Whichever approach you wish take it’s worth bearing in mind Edelman’s “crawl-walk-run-fly” strategy in terms of building up to where you want to be (see Figure 1).

So, how do you get started? It can be a daunting prospect, especially if a long term goal is to fully integrate SMM with your business across a number of different departments. So whatever the long term strategy it’s often easier to break it down into smaller, clear, measurable milestones to aim for along the way.

In order to shape strategy and scope out what needs to be measured, a useful first step before conducting any SMM is to establish what is the social media consumption of your customers, what are their habits and attitudes toward social media and what is the penetration of heavy users among your customer base? For example an online survey is a quick and cost effective way to help scope this out.

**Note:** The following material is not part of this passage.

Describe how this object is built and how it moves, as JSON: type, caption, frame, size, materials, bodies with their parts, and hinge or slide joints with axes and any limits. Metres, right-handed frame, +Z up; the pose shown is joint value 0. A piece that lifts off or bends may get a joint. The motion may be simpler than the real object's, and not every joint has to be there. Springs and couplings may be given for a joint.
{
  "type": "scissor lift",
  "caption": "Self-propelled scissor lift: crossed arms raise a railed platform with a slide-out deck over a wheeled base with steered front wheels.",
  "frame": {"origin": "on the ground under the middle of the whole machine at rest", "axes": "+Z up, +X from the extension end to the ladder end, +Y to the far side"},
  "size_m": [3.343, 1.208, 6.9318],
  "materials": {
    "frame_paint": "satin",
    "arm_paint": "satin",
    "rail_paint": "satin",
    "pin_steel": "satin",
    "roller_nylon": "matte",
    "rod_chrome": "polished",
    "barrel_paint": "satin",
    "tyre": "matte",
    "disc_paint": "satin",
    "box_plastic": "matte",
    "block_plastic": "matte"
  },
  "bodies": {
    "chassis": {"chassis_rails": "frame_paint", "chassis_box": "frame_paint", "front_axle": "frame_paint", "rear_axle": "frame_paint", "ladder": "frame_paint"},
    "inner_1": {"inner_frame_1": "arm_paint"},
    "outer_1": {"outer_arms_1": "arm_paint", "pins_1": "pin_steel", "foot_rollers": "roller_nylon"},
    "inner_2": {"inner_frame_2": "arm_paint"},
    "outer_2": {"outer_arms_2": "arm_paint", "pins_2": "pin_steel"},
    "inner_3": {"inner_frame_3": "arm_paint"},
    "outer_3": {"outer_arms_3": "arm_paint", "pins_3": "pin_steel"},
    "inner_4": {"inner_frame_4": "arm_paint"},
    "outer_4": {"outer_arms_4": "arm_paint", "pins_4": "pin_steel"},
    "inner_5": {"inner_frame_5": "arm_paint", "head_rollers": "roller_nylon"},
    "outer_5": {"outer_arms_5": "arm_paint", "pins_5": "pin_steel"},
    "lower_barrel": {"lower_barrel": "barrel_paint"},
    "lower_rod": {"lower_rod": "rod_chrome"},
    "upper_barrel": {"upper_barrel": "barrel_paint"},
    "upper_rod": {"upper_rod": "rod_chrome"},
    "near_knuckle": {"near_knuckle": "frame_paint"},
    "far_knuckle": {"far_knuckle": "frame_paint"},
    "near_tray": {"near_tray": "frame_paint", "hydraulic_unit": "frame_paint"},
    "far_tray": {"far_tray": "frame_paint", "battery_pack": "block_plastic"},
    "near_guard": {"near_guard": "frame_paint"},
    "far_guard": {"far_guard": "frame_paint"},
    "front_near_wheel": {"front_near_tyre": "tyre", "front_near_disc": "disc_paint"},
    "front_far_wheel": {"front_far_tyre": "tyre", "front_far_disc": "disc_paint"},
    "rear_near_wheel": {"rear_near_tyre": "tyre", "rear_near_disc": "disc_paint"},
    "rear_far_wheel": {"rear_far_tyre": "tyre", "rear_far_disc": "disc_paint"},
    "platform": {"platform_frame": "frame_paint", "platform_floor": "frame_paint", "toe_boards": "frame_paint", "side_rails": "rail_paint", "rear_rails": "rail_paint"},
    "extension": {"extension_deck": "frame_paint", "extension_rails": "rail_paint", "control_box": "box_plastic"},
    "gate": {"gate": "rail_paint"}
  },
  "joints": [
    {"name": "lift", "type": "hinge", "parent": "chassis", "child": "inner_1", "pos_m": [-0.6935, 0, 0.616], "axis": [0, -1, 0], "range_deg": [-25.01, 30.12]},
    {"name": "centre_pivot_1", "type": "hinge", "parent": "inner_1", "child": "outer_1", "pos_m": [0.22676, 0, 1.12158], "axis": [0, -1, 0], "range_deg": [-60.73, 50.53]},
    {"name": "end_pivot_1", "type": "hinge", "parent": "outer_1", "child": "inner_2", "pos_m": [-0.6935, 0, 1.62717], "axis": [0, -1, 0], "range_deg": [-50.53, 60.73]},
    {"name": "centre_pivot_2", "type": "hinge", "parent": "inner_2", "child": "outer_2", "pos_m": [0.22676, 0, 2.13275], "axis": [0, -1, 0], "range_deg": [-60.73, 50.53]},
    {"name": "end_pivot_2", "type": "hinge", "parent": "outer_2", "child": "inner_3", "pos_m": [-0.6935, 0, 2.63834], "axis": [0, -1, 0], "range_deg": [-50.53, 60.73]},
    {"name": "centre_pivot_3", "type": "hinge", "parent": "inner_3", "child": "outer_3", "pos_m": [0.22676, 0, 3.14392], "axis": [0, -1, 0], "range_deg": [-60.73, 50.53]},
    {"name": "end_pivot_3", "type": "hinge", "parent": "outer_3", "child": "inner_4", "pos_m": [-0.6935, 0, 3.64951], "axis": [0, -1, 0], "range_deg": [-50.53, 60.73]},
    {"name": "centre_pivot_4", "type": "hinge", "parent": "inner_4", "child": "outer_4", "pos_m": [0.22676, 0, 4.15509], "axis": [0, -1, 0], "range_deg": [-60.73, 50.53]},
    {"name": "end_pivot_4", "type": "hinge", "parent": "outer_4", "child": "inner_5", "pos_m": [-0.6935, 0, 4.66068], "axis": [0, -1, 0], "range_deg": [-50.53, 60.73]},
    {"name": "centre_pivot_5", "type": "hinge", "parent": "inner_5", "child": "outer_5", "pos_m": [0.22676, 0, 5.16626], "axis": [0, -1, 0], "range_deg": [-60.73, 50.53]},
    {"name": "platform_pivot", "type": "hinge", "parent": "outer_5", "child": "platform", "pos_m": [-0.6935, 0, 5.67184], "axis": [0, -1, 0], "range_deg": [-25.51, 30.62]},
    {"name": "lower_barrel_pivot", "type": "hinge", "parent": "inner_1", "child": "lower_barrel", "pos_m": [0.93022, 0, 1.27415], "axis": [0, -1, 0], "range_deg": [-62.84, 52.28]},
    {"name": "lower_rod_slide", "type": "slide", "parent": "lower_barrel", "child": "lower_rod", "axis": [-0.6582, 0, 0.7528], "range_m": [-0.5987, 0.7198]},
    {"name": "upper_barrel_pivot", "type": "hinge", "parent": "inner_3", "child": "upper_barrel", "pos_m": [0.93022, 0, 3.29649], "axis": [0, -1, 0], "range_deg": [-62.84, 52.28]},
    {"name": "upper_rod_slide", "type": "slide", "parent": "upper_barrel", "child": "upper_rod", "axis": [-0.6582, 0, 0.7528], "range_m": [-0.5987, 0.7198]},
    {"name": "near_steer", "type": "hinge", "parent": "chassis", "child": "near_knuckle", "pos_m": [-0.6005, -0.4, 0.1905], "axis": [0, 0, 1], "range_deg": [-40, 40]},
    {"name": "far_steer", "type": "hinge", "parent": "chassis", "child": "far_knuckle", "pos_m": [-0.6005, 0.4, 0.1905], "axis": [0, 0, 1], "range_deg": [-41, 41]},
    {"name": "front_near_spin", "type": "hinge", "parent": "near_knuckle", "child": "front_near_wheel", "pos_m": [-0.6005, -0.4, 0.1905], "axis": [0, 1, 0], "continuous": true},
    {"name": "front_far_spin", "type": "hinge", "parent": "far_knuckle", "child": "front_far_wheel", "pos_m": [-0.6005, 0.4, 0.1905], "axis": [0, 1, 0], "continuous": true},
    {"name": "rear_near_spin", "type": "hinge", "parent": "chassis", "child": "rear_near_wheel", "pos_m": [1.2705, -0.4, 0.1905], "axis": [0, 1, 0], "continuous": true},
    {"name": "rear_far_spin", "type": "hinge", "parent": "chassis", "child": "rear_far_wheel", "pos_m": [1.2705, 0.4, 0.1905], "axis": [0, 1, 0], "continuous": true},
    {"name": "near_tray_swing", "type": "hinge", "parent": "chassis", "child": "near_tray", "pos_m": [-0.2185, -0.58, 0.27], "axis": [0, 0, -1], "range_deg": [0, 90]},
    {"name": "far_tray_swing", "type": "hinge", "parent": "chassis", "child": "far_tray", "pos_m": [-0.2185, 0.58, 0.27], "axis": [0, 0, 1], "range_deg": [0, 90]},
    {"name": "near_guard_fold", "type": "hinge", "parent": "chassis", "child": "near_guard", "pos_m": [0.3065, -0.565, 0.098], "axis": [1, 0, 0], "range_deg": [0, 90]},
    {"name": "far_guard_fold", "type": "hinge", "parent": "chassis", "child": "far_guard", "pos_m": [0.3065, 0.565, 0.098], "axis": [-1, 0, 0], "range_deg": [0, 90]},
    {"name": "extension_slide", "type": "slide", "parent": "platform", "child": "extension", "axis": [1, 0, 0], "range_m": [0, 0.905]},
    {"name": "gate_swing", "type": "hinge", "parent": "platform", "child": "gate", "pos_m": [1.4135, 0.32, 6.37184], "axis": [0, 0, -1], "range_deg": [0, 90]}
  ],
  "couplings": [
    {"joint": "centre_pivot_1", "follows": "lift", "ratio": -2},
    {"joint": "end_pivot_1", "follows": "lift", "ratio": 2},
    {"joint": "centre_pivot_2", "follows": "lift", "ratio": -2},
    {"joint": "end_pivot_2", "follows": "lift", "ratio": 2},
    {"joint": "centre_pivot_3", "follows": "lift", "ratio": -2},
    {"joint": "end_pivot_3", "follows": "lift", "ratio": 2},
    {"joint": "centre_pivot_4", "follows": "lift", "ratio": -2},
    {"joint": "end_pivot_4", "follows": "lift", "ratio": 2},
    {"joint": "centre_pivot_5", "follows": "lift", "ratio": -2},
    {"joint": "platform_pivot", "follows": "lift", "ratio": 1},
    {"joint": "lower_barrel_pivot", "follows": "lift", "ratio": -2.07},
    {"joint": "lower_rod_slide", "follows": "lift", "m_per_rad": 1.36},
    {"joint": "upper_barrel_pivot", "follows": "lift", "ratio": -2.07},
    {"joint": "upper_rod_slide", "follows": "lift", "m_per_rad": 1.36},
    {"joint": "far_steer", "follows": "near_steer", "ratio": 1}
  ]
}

Also some groups of social media users are much more important than others in terms of their influence. A customer segmentation study with focus on lifestyles, attitudes and maybe behaviours can help unearth which strategies will work best for each segment.

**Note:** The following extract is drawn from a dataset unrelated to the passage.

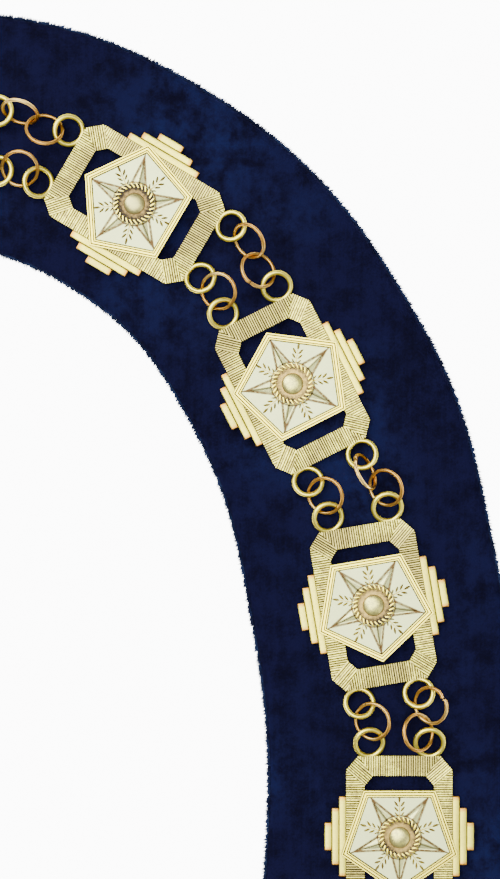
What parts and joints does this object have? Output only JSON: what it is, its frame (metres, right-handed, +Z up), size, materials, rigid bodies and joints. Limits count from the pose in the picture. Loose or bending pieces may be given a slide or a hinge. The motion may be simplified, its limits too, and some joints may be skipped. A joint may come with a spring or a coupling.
{
  "type": "chain of office",
  "caption": "Ceremonial chain collar: octagonal gold-tone plaques with raised five-sided plates, joined by pairs of ring links, lying on a navy velvet backing band.",
  "frame": {"origin": "centre of the velvet band's outline, on its underside", "axes": "+Z up out of the surface the collar lies on, +Y towards the plaque at the back of the neck, +X towards the half that the picture shows"},
  "size_m": [0.4186, 0.5084, 0.0152],
  "materials": {
    "velvet": "cut-pile velvet, deep navy",
    "gold": "pale gold plate, satin to bright",
    "copper": "coppery gold wire, bright"
  },
  "bodies": {
    "root": {"velvet_band": "velvet", "plaque_01": "gold", "plaque_02": "gold", "plaque_03": "gold", "plaque_04": "gold", "plaque_05": "gold", "plaque_06": "gold", "plaque_07": "gold", "plaque_08": "gold", "plaque_09": "gold", "plaque_10": "gold", "plaque_11": "gold", "plaque_12": "gold", "plaque_13": "gold", "plaque_14": "gold", "plaque_15": "gold", "inner_ring_01": "copper", "inner_ring_02": "copper", "inner_ring_03": "copper", "inner_ring_04": "copper", "inner_ring_05": "copper", "inner_ring_06": "copper", "inner_ring_07": "copper", "inner_ring_08": "copper", "inner_ring_09": "copper", "inner_ring_10": "copper", "inner_ring_11": "copper", "inner_ring_12": "copper", "inner_ring_13": "copper", "inner_ring_14": "copper", "inner_ring_15": "copper", "outer_ring_pair_01": "copper", "outer_ring_pair_02": "copper", "outer_ring_pair_03": "copper", "outer_ring_pair_04": "copper", "outer_ring_pair_05": "copper", "outer_ring_pair_06": "copper", "outer_ring_pair_07": "copper", "outer_ring_pair_08": "copper", "outer_ring_pair_09": "copper", "outer_ring_pair_10": "copper", "outer_ring_pair_11": "copper", "outer_ring_pair_12": "copper", "outer_ring_pair_13": "copper", "outer_ring_pair_14": "copper", "outer_ring_pair_15": "copper"}
  },
  "joints": []
}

The next step is choosing a supplier. Here is a list of 20 questions to ask any prospective supplier in order to pick the vendor that is most suitable to your needs. Once you have a potential shortlist of suppliers to work with it’s time to start experimenting and putting suppliers to the test - as they say, the proof of the pudding is in the eating!

Many suppliers offer heavily discounted, or even free, trials to new buyers, it pays to select a few of them to work with initially so you can compare the results. These findings will give you a clearer idea of what kind of outputs will best fit your requirements, especially reporting formats, frequency, dashboards etc.

Some suppliers offer standardised or syndicated reports while others can customise.  With the standard report you know exactly what you are getting and the price will be much lower, so that is always a good starting point. However if the level of reporting is not sufficient, it gives you a clearer understanding of how much customisation you may require to give you a better competitive advantage. Conversely, fully customised reports may be too expensive (or simply provide too much detailed information and access to complex online dashboards at the initial stage of SMM) so you can also get a mix between the two –a syndicated report, but with selected parts tailored to your needs.

Download examples of syndicated reports for banks.
Download examples of syndicated reports for smartphones.

As you can see these reports provide useful information on:

  • Your brand – share of voice: number and share of web posts and mentions by your brand/company and your competitors
  • Your products – the most important features or attributes that are relevant to your product category
  • Consumer sentiment – by brand and by feature, positive and negative
  • The voice of your customer - drill down to individual comments/posts
  • Trends – how does sentiment change over time, respond to events

Developing your SMM and integrating into other parts of the business takes time so we would advocate a stepped approach. Ideally it should grow as your overall social media strategy develops. Indeed your SMM findings can play a key role in feeding that development. For example Edelman’s “crawl-walk-run-fly” model for establishing online credibility and trust shows how you can gradually build your social media strategy. It places web listening at the starting point of your campaign – measuring your audience, the competitive landscape and constantly reshaping strategy based on ongoing monitoring.

crawl-before-fly

Figure 1

More on how Edelman utilised social media for the Barack Obama’s presidential campaign.

The more you develop your online media presence and build trust, the more positive coverage you are likely to achieve within your “earned media”. Such advocacy is highly important to your brand so it is vital you have a SMM system in place that measures what is being achieved in blogs, opinions, comments, recommendations, reviews, user ratings and other user generated content. Also SMM is not just about measurement. It enables you to continually refine your social media strategy, and stay on top of your earned media by accentuating the positive and dealing with the negative.

Start asking potential suppliers questions now so you can get trialling and experimenting with SMM. The sooner you get up and running with it, the sooner your social media strategy can begin to run and hopefully …fly.